AIM OF THE EXERCISE => Find the lines of data that contain the string "collection", then list them.

- - - - - - -

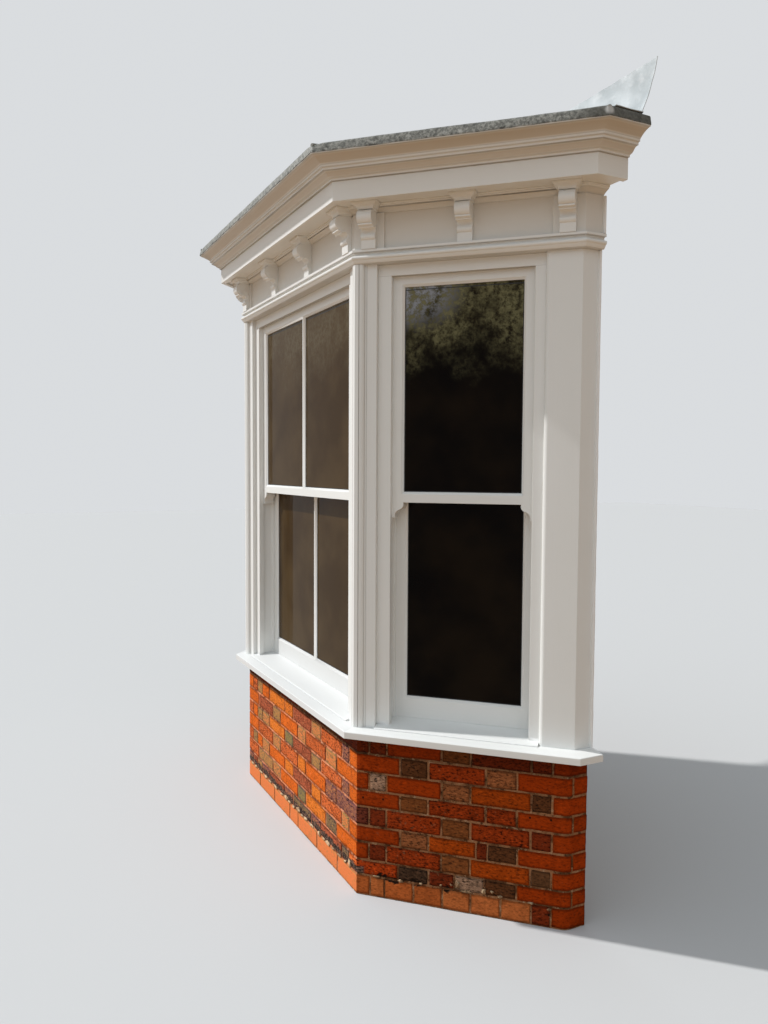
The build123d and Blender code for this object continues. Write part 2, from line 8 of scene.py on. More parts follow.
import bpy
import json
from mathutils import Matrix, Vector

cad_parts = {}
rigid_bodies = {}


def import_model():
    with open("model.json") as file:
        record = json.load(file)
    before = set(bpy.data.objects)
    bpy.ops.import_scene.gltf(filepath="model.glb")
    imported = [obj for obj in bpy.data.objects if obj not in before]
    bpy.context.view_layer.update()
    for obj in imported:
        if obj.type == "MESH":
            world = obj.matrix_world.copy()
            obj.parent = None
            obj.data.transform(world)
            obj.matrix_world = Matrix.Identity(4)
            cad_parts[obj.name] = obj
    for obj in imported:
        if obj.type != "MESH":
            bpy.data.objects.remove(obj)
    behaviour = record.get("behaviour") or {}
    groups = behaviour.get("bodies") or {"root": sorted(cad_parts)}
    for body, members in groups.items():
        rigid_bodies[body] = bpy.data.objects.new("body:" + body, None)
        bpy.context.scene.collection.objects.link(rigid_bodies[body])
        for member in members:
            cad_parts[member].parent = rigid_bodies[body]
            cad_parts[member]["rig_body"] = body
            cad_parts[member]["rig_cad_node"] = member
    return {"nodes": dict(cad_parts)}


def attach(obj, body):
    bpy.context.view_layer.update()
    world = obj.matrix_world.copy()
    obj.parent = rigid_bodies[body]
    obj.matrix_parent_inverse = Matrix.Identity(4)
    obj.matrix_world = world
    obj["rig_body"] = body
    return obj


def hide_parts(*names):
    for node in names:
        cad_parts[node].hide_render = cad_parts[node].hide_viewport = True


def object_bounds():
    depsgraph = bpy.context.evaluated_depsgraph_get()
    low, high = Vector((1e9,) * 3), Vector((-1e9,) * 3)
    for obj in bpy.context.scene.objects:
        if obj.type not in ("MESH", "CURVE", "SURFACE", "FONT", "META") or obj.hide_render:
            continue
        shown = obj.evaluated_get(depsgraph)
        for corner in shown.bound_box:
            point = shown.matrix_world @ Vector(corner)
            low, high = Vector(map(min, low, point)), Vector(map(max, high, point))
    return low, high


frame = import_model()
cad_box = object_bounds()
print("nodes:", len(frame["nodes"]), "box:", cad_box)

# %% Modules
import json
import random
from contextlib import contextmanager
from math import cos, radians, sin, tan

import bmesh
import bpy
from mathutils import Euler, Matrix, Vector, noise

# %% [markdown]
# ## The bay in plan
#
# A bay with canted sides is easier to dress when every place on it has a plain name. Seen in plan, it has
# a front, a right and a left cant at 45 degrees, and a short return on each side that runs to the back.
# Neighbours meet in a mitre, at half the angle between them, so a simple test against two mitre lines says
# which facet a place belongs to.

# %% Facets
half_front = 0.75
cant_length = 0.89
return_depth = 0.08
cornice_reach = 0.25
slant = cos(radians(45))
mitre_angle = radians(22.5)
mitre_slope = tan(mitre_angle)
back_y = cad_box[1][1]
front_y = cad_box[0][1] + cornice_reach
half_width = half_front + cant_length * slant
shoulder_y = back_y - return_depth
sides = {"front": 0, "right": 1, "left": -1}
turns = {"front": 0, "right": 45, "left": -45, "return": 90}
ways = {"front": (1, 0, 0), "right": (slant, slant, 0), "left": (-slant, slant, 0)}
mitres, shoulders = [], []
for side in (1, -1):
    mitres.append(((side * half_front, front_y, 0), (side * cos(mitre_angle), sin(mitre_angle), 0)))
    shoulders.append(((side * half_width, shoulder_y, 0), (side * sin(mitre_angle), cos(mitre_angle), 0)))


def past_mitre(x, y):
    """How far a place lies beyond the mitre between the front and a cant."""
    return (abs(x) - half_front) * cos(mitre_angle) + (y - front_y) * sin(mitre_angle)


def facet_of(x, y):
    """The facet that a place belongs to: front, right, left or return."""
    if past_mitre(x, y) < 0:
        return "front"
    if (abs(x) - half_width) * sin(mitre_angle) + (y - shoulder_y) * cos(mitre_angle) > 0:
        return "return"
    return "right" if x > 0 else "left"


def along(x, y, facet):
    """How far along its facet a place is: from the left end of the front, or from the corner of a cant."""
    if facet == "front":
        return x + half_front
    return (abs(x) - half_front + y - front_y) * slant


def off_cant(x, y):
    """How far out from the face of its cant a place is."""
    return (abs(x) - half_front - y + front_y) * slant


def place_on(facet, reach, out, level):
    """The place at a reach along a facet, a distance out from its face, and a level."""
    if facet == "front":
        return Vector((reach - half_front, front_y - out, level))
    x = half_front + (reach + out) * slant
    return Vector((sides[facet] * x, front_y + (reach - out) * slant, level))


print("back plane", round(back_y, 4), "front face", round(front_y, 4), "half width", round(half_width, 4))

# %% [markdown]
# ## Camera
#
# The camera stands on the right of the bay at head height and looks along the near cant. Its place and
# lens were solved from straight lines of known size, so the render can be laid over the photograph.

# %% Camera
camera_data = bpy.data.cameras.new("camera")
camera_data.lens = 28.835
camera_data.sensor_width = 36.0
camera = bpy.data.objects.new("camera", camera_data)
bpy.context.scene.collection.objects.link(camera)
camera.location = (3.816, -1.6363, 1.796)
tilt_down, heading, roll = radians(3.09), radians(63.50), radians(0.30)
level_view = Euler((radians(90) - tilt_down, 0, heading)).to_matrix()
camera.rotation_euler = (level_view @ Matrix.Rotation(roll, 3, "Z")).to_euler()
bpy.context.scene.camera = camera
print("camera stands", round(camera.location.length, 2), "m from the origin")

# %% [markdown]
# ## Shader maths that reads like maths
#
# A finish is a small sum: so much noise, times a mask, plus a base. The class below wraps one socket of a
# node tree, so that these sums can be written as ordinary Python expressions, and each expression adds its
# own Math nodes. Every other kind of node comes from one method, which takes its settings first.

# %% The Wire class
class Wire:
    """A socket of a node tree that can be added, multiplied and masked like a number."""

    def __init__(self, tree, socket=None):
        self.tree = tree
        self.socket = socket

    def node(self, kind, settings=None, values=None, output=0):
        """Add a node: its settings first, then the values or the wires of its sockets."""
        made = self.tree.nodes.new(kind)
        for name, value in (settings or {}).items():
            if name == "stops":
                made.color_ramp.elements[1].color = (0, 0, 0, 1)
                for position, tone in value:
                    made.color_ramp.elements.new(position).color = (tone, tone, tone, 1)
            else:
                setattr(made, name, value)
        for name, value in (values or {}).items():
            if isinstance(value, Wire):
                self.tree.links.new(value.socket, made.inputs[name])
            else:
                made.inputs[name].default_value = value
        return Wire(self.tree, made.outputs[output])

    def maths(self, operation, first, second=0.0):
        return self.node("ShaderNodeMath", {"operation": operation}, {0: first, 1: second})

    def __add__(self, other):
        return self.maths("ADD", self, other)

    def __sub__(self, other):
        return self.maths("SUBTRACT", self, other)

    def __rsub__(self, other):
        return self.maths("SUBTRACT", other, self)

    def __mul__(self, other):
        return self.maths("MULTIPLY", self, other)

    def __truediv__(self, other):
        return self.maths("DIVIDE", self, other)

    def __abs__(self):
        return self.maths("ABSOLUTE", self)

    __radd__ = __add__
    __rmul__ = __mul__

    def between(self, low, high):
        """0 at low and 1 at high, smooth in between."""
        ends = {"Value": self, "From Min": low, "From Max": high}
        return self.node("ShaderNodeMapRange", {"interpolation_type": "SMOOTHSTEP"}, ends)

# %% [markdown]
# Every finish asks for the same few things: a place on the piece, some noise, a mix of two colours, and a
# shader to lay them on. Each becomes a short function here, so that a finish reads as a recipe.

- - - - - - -

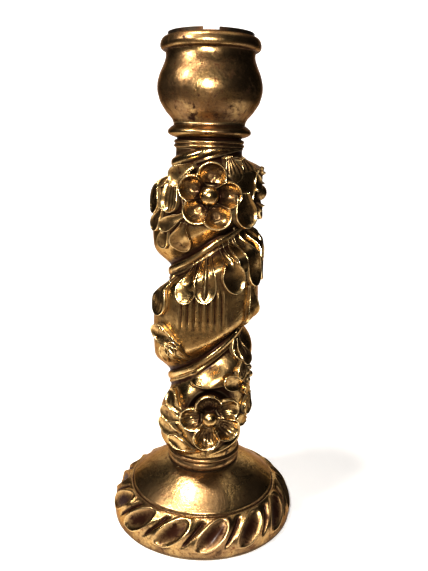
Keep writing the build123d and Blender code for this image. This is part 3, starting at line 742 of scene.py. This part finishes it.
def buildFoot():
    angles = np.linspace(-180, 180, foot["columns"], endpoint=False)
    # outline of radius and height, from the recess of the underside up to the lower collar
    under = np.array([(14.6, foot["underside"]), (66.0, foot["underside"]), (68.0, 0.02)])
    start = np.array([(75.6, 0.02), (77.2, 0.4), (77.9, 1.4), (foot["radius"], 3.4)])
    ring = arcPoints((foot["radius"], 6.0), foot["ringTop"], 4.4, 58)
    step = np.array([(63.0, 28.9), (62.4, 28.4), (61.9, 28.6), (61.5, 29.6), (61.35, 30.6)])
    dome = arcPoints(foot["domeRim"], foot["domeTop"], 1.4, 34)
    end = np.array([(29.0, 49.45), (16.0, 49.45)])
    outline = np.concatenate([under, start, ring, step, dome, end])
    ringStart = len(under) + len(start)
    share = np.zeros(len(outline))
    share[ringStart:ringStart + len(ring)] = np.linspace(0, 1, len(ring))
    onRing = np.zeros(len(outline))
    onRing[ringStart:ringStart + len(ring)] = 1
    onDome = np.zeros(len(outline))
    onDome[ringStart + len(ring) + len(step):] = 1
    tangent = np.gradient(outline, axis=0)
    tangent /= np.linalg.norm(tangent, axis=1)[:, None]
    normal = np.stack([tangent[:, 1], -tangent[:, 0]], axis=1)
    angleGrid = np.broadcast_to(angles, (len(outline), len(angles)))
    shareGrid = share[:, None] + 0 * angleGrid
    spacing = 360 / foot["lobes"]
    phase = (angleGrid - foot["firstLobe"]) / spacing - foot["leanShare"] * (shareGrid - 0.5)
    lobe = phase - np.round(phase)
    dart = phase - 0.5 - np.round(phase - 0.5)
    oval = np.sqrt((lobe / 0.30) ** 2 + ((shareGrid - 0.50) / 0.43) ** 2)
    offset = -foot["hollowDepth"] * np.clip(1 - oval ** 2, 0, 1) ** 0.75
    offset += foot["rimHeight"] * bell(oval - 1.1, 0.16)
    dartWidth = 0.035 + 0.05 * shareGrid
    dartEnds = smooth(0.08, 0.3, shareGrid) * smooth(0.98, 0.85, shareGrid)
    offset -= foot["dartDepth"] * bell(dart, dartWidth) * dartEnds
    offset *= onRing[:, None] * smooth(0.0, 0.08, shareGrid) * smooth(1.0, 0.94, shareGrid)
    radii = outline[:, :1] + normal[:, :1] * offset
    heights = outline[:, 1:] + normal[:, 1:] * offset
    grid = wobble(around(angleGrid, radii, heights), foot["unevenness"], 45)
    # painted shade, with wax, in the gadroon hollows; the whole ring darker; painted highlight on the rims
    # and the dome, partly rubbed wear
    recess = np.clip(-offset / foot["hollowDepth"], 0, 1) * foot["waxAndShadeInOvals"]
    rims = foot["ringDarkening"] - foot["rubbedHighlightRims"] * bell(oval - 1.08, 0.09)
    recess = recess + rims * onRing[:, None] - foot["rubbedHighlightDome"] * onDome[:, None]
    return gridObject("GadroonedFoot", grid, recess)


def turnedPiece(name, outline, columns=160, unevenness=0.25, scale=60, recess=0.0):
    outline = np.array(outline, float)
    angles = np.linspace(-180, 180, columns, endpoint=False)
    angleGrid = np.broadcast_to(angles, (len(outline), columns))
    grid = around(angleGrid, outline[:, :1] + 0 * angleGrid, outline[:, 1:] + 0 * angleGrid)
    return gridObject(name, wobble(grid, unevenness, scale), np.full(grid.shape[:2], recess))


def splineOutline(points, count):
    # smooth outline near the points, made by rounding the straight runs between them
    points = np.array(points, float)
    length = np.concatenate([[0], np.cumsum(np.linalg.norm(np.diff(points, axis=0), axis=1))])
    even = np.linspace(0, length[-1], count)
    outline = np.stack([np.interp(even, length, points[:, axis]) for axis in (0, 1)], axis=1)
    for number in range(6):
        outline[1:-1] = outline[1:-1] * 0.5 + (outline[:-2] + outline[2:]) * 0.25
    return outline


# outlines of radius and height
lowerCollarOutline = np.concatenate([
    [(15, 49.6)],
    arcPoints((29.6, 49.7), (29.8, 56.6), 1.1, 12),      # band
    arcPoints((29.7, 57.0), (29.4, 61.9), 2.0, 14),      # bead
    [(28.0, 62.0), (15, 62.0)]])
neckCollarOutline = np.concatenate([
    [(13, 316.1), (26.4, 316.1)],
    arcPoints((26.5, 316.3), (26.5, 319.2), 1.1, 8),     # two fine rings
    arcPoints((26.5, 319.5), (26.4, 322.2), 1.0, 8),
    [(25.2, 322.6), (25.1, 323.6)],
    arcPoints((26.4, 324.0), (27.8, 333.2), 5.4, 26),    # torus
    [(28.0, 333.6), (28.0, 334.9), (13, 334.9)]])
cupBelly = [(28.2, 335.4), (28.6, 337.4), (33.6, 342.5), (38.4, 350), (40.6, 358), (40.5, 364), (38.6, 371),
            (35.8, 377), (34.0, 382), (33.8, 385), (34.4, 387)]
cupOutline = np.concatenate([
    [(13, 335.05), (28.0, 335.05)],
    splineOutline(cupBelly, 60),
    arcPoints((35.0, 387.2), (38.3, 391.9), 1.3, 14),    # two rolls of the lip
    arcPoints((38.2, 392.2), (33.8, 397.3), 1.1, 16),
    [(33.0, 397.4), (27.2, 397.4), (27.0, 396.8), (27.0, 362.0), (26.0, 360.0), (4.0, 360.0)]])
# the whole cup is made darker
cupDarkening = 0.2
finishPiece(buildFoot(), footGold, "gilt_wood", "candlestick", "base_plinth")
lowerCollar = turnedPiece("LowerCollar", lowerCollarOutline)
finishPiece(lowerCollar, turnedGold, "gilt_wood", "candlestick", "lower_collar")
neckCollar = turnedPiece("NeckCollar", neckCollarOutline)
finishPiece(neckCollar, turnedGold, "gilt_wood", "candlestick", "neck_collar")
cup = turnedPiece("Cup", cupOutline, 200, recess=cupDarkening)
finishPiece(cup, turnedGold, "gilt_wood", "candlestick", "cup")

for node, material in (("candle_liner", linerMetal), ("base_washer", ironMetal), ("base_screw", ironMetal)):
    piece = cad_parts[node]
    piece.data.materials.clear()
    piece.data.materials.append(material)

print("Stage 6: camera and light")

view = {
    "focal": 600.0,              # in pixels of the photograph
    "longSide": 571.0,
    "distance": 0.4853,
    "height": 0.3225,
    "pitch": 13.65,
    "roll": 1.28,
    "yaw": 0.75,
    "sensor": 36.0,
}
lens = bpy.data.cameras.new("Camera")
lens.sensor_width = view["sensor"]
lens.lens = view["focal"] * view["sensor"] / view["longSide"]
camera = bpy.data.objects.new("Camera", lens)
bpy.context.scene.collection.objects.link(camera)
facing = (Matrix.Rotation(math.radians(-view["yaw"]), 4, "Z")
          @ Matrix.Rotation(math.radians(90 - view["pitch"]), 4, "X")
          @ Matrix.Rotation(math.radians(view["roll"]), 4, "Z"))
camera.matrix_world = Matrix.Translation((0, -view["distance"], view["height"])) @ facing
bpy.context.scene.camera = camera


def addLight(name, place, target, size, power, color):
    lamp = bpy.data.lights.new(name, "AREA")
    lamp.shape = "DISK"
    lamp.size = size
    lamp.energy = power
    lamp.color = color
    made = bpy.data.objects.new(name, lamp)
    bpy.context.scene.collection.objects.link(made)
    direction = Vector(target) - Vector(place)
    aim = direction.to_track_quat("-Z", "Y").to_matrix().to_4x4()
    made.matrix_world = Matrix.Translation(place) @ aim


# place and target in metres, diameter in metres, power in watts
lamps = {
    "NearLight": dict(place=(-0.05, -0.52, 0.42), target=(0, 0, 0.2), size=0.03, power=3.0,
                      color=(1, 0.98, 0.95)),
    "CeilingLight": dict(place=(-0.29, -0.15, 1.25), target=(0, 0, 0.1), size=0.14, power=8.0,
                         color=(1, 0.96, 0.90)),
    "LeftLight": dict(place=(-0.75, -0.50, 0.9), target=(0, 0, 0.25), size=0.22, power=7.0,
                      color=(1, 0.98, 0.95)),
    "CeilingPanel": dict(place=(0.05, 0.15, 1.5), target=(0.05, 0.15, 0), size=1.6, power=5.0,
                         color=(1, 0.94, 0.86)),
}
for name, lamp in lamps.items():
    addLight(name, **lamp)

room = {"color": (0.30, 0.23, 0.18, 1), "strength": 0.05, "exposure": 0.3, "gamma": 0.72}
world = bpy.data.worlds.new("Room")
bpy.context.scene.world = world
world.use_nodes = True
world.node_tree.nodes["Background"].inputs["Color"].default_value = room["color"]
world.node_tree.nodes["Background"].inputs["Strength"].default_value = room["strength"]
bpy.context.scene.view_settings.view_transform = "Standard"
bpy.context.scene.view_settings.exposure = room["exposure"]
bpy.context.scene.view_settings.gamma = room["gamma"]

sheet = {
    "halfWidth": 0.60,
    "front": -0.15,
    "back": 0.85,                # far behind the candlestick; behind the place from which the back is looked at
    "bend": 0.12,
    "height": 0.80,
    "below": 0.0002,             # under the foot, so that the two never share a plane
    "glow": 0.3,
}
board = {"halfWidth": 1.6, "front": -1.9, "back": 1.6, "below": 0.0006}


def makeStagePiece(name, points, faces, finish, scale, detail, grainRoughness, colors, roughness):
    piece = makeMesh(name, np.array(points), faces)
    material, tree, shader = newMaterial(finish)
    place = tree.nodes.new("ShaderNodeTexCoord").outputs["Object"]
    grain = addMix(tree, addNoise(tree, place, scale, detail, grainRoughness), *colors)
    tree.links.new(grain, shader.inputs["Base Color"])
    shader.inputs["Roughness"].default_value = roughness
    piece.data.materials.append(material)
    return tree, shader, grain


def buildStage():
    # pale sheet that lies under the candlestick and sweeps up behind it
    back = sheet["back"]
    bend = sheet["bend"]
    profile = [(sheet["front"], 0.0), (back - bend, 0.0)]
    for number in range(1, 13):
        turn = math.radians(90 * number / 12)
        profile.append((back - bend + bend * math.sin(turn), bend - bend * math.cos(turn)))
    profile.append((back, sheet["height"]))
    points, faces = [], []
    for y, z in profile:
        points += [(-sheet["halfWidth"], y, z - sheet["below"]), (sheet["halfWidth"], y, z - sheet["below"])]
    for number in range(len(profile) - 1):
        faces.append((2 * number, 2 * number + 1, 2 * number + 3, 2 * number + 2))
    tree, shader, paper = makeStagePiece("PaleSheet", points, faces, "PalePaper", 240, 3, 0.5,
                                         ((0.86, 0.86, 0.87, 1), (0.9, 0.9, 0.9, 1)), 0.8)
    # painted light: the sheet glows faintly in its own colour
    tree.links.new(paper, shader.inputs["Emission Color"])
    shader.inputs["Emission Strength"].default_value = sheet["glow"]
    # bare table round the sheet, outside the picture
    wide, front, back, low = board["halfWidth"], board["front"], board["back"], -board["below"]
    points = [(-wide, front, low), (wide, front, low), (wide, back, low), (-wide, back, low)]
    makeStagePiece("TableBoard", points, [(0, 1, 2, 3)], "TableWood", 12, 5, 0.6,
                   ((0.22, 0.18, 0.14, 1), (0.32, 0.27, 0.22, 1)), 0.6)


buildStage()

- - - - - - -

RESULT BELOW =>
        bpy.context.scene.collection.objects.link(rigid_bodies[body])
bpy.context.scene.collection.objects.link(camera)
bpy.context.scene.collection.objects.link(camera)
    bpy.context.scene.collection.objects.link(made)